‘Internationalization of Education is Becoming a Real University Practice’
A survey conducted through the HSE website as part of the second stage of the OECD research project entitled ‘Institutional Management in Higher Education’has been completed and the results published . Tatiana Meshkova, Assistant Rector of the HSE, told us about the project’s goals and the initial results.
-Tatiana Anatolievna, what universities are taking part in this project? What are its main goals?
- A total number of 29 universities from 20 countries are taking part in this project, conducted by the Organization for Economic Co-Operation and Development (OECD), although the Higher School of Economics is the only Russian participant. This project is certainly innovative:it aims to analyze those aspects of the quality of education which have not previously been in the focus of attention. Usually international comparative studies pay more attention to universities'research activities - these are easier to measure, and it is precisely this assessment that has been used in key university rankings. But intuitively we understand that at the end of the day the level of students'education is determined by the quality of teaching.
- What did the first stage of the programme include?
- During the first stage the OECD wanted to understand what initiatives in general are used by universities to support teachers. The OECD was interested in various aspects of the university's activities, such as the current state of the educational environment, methods of recruiting new teachers, their continuing professional development and student consultation. According to the project requirements, during the first stage each university could choose a maximum of three initiatives for such self-inspection on the basis of a questionnaire suggested by the OECD. The HSE chose rankings created on the basis of student surveys, academic bonuses and departments of vocational relationships.
- Why did you choose these three initiatives?
- We worked from the basis that these criteria are very diverse. Rankings are an evaluation form, department of vocational relationships - organizational and bonuses may be considered as an economic way of stimulating teaching. But academic bonuses were not included in the final analysis, since our colleagues from the OECD considered this initiative to be more aimed at supporting research, rather than pedagogic activity.

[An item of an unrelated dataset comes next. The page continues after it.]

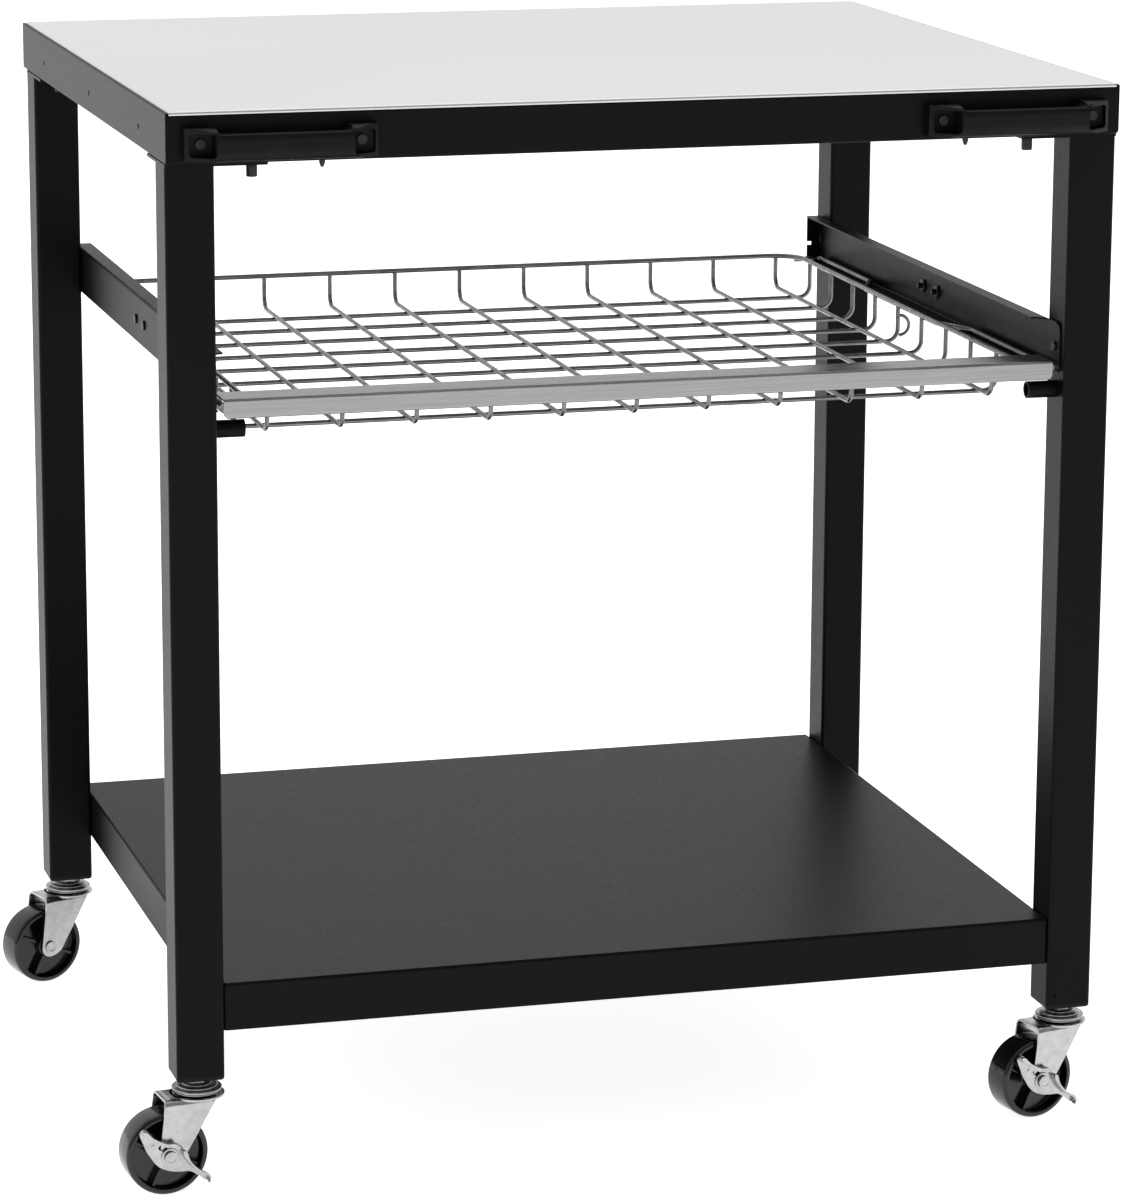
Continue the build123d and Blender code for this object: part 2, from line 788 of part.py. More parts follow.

- What are the key differences between the first and the second stages of the project?
- In the first stage universities themselves were assessing their activities, whereas the second stage involves a joint analysis conducted by universities together with OECD experts. Apart from that, during the first stage OECD didn't aim to compare different initiatives and evaluate their effectiveness, but in the second stage it plans to develop specific recommendations for a university. And this process will not be limited to filling out a traditional questionnaire;in September OECD experts are coming to the HSE to conduct interviews with our teachers and students.
- What conclusions can you make based on the results of the first stage of the project?

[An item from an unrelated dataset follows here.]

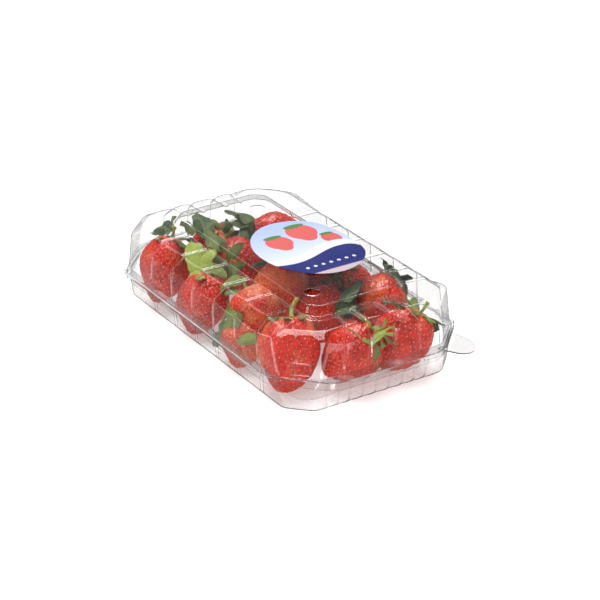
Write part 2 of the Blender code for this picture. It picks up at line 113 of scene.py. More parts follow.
# Raised plate on the near right facet: its middle along the facet, half width, heights, how far
# its edge slopes, how far it stands out, and an area that only the facet's flat face passes
PAD_AT, PAD_HALF, PAD_LOW, PAD_TOP = 1.6 * MM, 4.6 * MM, 20.9 * MM, 27.6 * MM
PAD_EDGE, PAD_RAISE = 0.4 * MM, 0.6 * MM
FACET_AREA = 90 * MM * MM

# Vents in the panel: their middles, and their bead as (distance outside the hole, height)
VENTS = [(53.0 * MM, -17.5 * MM), (-49.5 * MM, 14.0 * MM)]
VENT_RADIUS = 4.2 * MM
VENT_BEAD = [(1.0 * MM, 0.0), (0.7 * MM, 0.07 * MM), (0.35 * MM, 0.08 * MM), (0.0, 0.0)]

# How the tray's tongue lies: half width, length, straight part, thickness, droop in degrees
TONGUE_HALF, TONGUE_REACH, TONGUE_STRAIGHT = 9.5 * MM, 14 * MM, 4 * MM
TONGUE_THICK, TONGUE_DROOP = 0.6 * MM, 12

# The label: height of its underside over the panel's plane, thickness, ripple, and how fast it
# droops past the panel's edge
LABEL_LIFT, LABEL_THICK, LABEL_RIPPLE, LABEL_DROOP = 0.38 * MM, 0.16 * MM, 0.08 * MM, 22.0

# Room kept between the fruit and the film: at the floor, at the rim and under the lid
SIDE_ROOM_LOW, SIDE_ROOM_RIM, ROOF_ROOM, FLOOR_ROOM = 3.4 * MM, 1.2 * MM, 2.0 * MM, 0.8 * MM

# A seed's pit: its reach and depth, and the swollen rim's distance, reach and height
PIT_REACH, PIT_DEPTH = 0.80 * MM, 0.62 * MM
SWELL_AT, SWELL_REACH, SWELL_HEIGHT = 1.5 * MM, 0.6 * MM, 0.26 * MM

# A seed's half sizes and how deep it sits
SEED_HALVES, SEED_SUNK = (0.52 * MM, 0.32 * MM, 0.26 * MM), 0.38 * MM

# Angles in degrees past which an edge stays sharp in the shading
FILM_CREASE, FRUIT_CREASE, LEAF_CREASE = 35, 60, 50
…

- According to the results of the first stage - and this is not specific just for the HSE - initiatives on improving the quality of teaching are usually come from the top:they are initiated by the university administration, and in some sense they are imposed on the academic community. This certainly doesn't mean they are bad or ineffective, but it is important to remember that key beneficiaries of these initiatives are students and teachers, and it is necessary to listen to their opinion on different stages of providing the educational process. Apart from this, we can assume that we just don't have the full information on what teachers use in their daily teaching routine:it is very probable that some of them realize their own initiatives, well-proven within their department or even faculty. Our project provides an opportunity to share such experience with colleagues and international experts.
- The second stage started with a special survey. What did its results show?

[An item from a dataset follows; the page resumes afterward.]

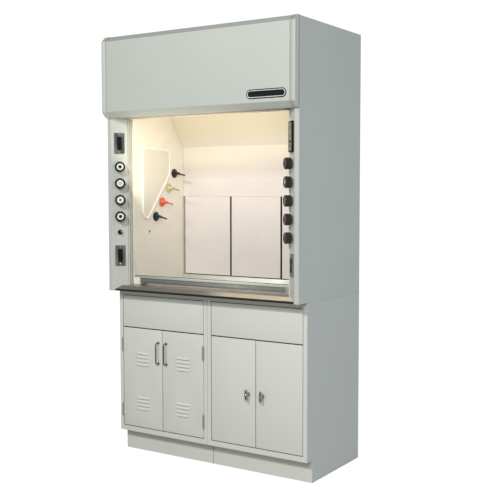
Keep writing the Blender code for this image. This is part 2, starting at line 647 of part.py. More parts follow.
FLANGE = 0.050
for side, x0, x1 in (("left", -HALF, -0.0006), ("right", 0.0006, HALF)):
    outline = [
        (Y_CABINET, TOE_H), (Y_CABINET, Z_SPLIT - GAP), (Y_REAR, Z_SPLIT - GAP), (Y_REAR, 0), (Y_TOE, 0), (Y_TOE, TOE_H),
    ]
    shell = prism(f"cabinet_{side}", outline, "YZ", x0, x1, material(f"cabinet_{side}", DOOR_PAINT, 0.42))
    xa, xb = x0 + SHEET, x1 - SHEET
    yb = Y_REAR - SHEET
    outer_left, outer_right = (STILE, STILE) if side == "left" else (STILE, STILE)
    boolean(shell, boxes(f"cabinet_{side}_front", [((x0 + outer_left, Y_CABINET - 0.01, DOOR_LOW - 0.002), (x1 - outer_right, Y_CABINET + 0.0190, APRON_TOP + 0.002))]))
    boolean(
        shell,
        boxes(
            f"cabinet_{side}_inside",
            [((xa, Y_CABINET + 0.0186, TOE_H + SHEET), (xb, yb, 0.700)), ((xa, Y_CABINET + 0.0186, 0.730), (xb, yb, Z_SPLIT - GAP - SHEET))],
        ),
    )
    boolean(shell, boxes(f"cabinet_{side}_behind_rail", [((xa, Y_CABINET + 0.045, 0.690), (xb, yb, 0.740))]))
    boolean(shell, boxes(f"cabinet_{side}_toe", [((xa, Y_TOE + SHEET, 0.003), (xb, yb, TOE_H - SHEET))]))
    boolean(shell, boxes(f"cabinet_{side}_foot", [((xa + FLANGE, Y_TOE + FLANGE, -0.01), (xb - FLANGE, yb - FLANGE, 0.010))]))

    # false drawer front
    a, b = x0 + STILE + 0.0018, x1 - STILE - 0.0018
    pan(f"apron_{side}", a, b, APRON_LOW, APRON_TOP, material(f"apron_{side}", DOOR_PAINT, 0.42))

    # a pair of doors, hinged at the outer stiles
    middle = (a + b) / 2
    for half, dx0, dx1, hinge_x in (("outer" if side == "left" else "inner", a, middle - 0.0016, x0 + STILE + 0.0010), ("inner" if side == "left" else "outer", middle + 0.0016, b, x1 - STILE - 0.0010)):
        number = {("left", "outer"): 1, ("left", "inner"): 2, ("right", "inner"): 3, ("right", "outer"): 4}[(side, half)]
        name = f"door_{number}"
        inward = 1 if hinge_x < middle else -1
        hinge_y = Y_CABINET - HINGE_R - 0.0006 if side == "left" else Y_CABINET - 0.001
        door = pan(name, dx0, dx1, DOOR_LOW, DOOR_TOP, material(name, DOOR_PAINT, 0.42), pivot=(hinge_x, hinge_y, (DOOR_LOW + DOOR_TOP) / 2))
        if side == "left":
            # two louvred vents cut through the front sheet
            centre = (dx0 + dx1) / 2
            slots = []
            for zc in (0.5370, 0.2850):
                for k in range(4):
                    z = zc + (k - 1.5) * 0.021
                    slots.append(((centre - 0.0465, Y_CABINET - 0.004, z - 0.0030), (centre + 0.0465, Y_CABINET + 0.004, z + 0.0030)))
            boolean(door, boxes(name + "_vents", slots))
            # hinge knuckles with the leaf that laps onto the door
            for zc in (0.6110, 0.2400):
                barrel = turned(name + "_knuckle", [(0, zc + 0.037), (HINGE_R, zc + 0.037), (HINGE_R, zc - 0.037), (0, zc - 0.037)], (hinge_x, hinge_y, 0), (0, 0, 1), coll=CUTTERS, steps=14)
                lo, hi = sorted((hinge_x + inward * 0.0005, hinge_x + inward * 0.020))
                leaf = box(name + "_leaf", (lo, Y_CABINET - 0.0035, zc - 0.036), (hi, Y_CABINET + 0.0008, zc + 0.036), coll=CUTTERS)
                boolean(leaf, barrel, "UNION")
                boolean(door, leaf, "UNION")
            # bar pull
            px = (x0 + x1) / 2 - inward * 0.0275
            bar_y, z_lo, z_hi = Y_CABINET - 0.024, 0.5240, 0.6400
            bend = 0.012
            arc = [(math.radians(15 * k)) for k in range(7)]
            points = [(px, Y_CABINET - GAP, z_lo)]
            points += [(px, bar_y + bend - bend * math.sin(t), z_lo + bend - bend * math.cos(t)) for t in arc]
            points += [(px, bar_y + bend - bend * math.cos(t), z_hi - bend + bend * math.sin(t)) for t in arc]
            points += [(px, Y_CABINET - GAP, z_hi)]
            rod(f"door_{number}_pull", points, 0.0040, material(f"door_{number}_pull", (0.6, 0.6, 0.6), 0.25, 0.95), pivot=(px, Y_CABINET, (z_lo + z_hi) / 2))
        else:
            # locking T handle: a round rose and stem, an upright oval grip, and the lock's face
            px = (x0 + x1) / 2 - inward * 0.044
            centre = Vector((px, Y_CABINET - GAP, 0.4250))
            rose = turned(
                f"door_{number}_handle",
                [(0, 0.0315), (0.0060, 0.0315), (0.0062, 0.022), (0.0070, 0.018), (0.0072, 0.008), (0.0098, 0.0046), (0.0112, 0.003), (0.0112, 0.0), (0, 0.0)],
                centre,
                (0, -1, 0),
                material(f"door_{number}_handle", (0.62, 0.62, 0.62), 0.2, 0.95),
                steps=20,
            )
            grip = [(0.0078 * abs(math.cos(t)) ** 0.75 * math.copysign(1, math.cos(t)), 0.0290 * math.sin(t)) for t in [2 * math.pi * (k + 0.5) / 24 for k in range(24)]]
            arm = prism(
                f"door_{number}_grip",
                [(px + u, 0.4250 + v) for u, v in grip],
                "XZ",
                Y_CABINET - 0.0300,
                Y_CABINET - 0.0180,
                coll=CUTTERS,
            )
            boolean(rose, arm, "UNION")

bpy.context.view_layer.update()
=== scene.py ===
import math

import bmesh
import bpy
from mathutils import Matrix, Vector


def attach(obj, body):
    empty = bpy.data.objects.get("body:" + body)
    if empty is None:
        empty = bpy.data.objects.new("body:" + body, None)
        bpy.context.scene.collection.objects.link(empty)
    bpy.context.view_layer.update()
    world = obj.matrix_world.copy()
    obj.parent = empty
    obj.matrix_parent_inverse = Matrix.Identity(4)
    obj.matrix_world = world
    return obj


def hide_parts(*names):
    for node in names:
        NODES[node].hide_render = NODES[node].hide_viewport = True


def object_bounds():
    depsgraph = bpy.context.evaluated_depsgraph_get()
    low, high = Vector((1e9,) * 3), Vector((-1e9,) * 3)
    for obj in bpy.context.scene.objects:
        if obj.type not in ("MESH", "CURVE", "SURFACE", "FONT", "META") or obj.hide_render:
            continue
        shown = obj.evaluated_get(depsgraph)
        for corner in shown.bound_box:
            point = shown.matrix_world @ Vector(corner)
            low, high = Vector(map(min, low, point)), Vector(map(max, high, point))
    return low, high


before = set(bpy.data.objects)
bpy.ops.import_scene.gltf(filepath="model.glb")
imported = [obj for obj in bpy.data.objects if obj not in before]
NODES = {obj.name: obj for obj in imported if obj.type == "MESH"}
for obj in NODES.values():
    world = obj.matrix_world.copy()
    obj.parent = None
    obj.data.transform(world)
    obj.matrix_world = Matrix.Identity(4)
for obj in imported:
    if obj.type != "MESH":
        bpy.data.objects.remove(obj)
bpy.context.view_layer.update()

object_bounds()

# ------------------------------------------------------------------ sizes, in metres, as in the CAD source
HALF = 0.6096
Y_FASCIA, Y_POST, Y_REAR = -0.3556, -0.3144, 0.3556
Z_SPLIT, Z_WORK, Z_TOP = 0.925, 0.955, 2.3188
FASCIA_LOW, CHAMFER, STRIP = 1.881, 0.030, 0.030
INSIDE = 0.5146
Y_CABINET, DOOR_T = -0.2270, 0.018
ALONG = 0.0445
KNOB_Z = [1.6130, 1.5218, 1.4306, 1.3394, 1.2482]
SWITCH_Z = 1.2512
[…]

- That's right:to support ‘bottom up'initiatives and listen to the voices of our teachers and students, we began the second stage with a survey on the HSE website. We asked participants to choose the initiatives they considered to be the most important and promising. We suggested several possible initiatives for future consideration, including the use of information and communication technologies in the educational process, creation of distance-learning courses, creation of educational programmes in English and organization of research and educational laboratories and project groups.
The survey was completed on April 12th, and it turned out that the HSE community is primarily interested in the creation of educational programmes in English and the support of professors teaching courses in English. Of course, this topic deserves to be the subject of further specific research, but already we can say that the process of internationalization of education, which has been largely discussed and previously perceived as a theoretical concept is now becoming real university practice and defines real students'and teachers'demands. This is also confirmed by the fact that the second stage of this international project will be coordinated by the HSE Office of Educational Process Organization.
- How actively did students participate in the survey?
- About 70% of the respondents were students, and this is an excellent indicator, since participation of students in various procedures of the quality of education evaluation is a modern trend in educational policy and one of the demands of the Bologna Process. Such enthusiastic student activity in surveys and discussions should be further tapped:for example, we could think of organizing special student internet forums and conferences on the problems of the quality of education.
This will also contribute to the development of a learner-centred pedagogic approach which is becoming more and more popular in universities worldwide.
- You mentioned that OECD experts will take part in the analysis of the data and elaboration of further recommendations. How universal can these recommendations be?
- Of course no one should adopt someone else's experience directly, without adjusting it to the specific environment. And there are no quick and easy recipes which will guarantee universities improvement of their work quality. Moreover, OECD emphasizes that is does not impose any idea of quality and suggests the universities to elaborate their own definition of quality education. International experts can only help us to find approaches to help create an optimal strategy of quality, with the support of the authoritative results of numerous inter-country OECD studies in education and researched practices and methods.
- So we are not speaking of developing formal standards of the quality of education?
- Our project is more aimed at developing informal game rules and the ‘culture of quality'. We would like our teachers to have an understanding that quality is not just a standard imposed on you from the outside, but the results of your own initiatives, efforts and desire to make your work the process of joint creation, search and research with students.